Mais revenons à la première exposition, où il faut prendre le temps de suivre le déroulement d'une vidéo de plus d’une heure inspirée des récits de voyage de Cook. Intitulée in Pursuit of Venus - Infected (2015-2017) par une artiste Neo-zélandaise qui a détourné un papier peint panoramique de Jean-Gabriel Charvet, les sauvages de la mer Pacifique. On y voit la référence à l'observation de la planète Vénus en hémisphère sud, à une certaine vision de la femme océanienne, au paradis, et à la contamination car si les colons ont importé le métal et la religion ils ont aussi débarqué avec des maladies qui ont largement décimé les peuples d’origine. Cette oeuvre, d'une grande beauté, apporte donc un regard critique sur l'histoire.
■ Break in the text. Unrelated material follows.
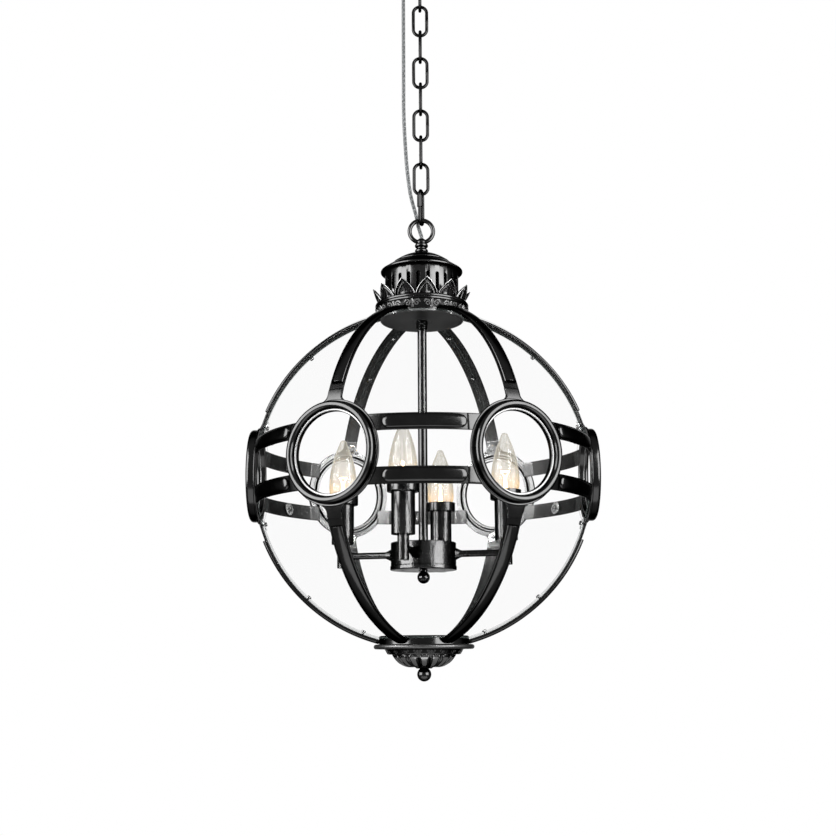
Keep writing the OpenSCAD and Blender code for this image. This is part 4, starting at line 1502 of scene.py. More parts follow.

L'exposition s'achève alors naturellement sur la notion de mémoire et de perte. Dans de nombreuses civilisations océaniennes le passé est le point de repère. C'est grâce à lui qu'on peut progresser vers un futur dont on ne sait rien. C'est de cette manière que fonctionnent les pratiques funéraires et commémoratives. Les artistes contemporains l'ont bien compris en s'emparant des thèmes de la perte et de la mémoire. C'est ce que fait John Pulp dans une oeuvre monumentale (2007) de cinq panneaux décrivant des scènes de guerre et de destruction iconiques du monde globalisé moderne (Guerre du Golfe, Attentat du Worl Trade Center ...) où l'on retrouve des figures de divinités océaniennes et des références à de nombreuses religions. Vous en avez un gros plan ci-dessus.
Je vous encourage à aller voir aussi dans les étages le plateau des collections, en particulier les poteaux funéraires et la chambre des écorces, en lien avec l'exposition de la Maison des arts d'Antony (92).
Enfin une promenade dans les jardins s'impose pour mesurer la proximité du printemps. Ils sont ouverts comme le musée de 11 à 21 heures et à la nuit tombée c'est un spectacle magique.